A shadorma is a Spanish form in six lines with the syllable count of 3/5/3/3/7/5.

Sijo

A sijo is a Korean form of three lines with 14-16 syllables per line. Line 1 introduces a theme, line 2 develops the theme or has a turn in argument, and line 3 has a twist and conclusion.

Skeltonic

Skeltonic verse, also known as tumbling verse since it “tumbles” down the page, has short lines with around six syllables (two or three stresses), irregular rhymes, rhythms, and alliterations.

Somonka

A somonka is a collaborative Japanese form that is basically two tankas written as love letters to each other.

Sonnet

A sonnet is a 14 line poem that is often written in iambic pentameter and has the rhyme scheme abab/cdcd/efef/gg.

Tanka

A tanka is a Japanese five line poem of 5/7/5/7/7.

Treochair

A treochair is an Irish form in three line stanzas that have the syllable count 3/7/7, the first and third lines rhyme, and has a lot of alliteration.

Tricube

A tricube is three stanzas, of three lines each, with three syllables in each line.

Triolet

A triolet is a French form in eight lines with the rhyme scheme of ABaAabAB, where the capital letters are refrains.

Triversen

A triversen is a form invented by William Carlos Williams where each stanza equals one sentence, and each stanza is broken into three lines of two to four beats per line.

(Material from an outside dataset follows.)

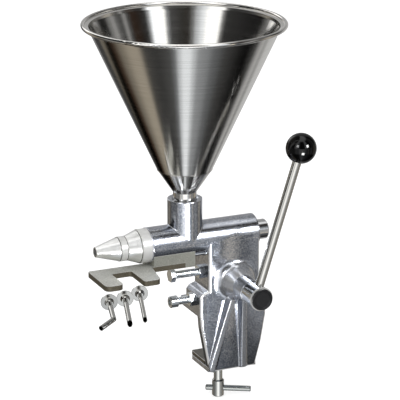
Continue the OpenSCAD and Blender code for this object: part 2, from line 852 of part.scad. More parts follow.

The entire poem should add up to 18 lines (six stanzas).

Viator

A viator is a form where the first line is a refrain that reappears in the second line of the second stanza, the third line of the third stanza, fourth line of the fourth stanza, etc.

Waka

A waka is a Japanese form of five lines that is similar to the tanka with a 5/7/5/7/7 syllable count structure, but in the waka, the first two lines make up one piece, the third and fourth lines make up a second piece, and the final line can stand on its own.

Waltmarie

A Waltmarie poem is 10 lines where the even lines have two syllables and odd lines are longer (but don’t have a specified syllable count), and the even lines can be read separately as their own mini-poem.

Zappai

A zappai is similar to a haiku, as it has a 5/7/5 syllable structure, but doesn’t have a seasonal reference.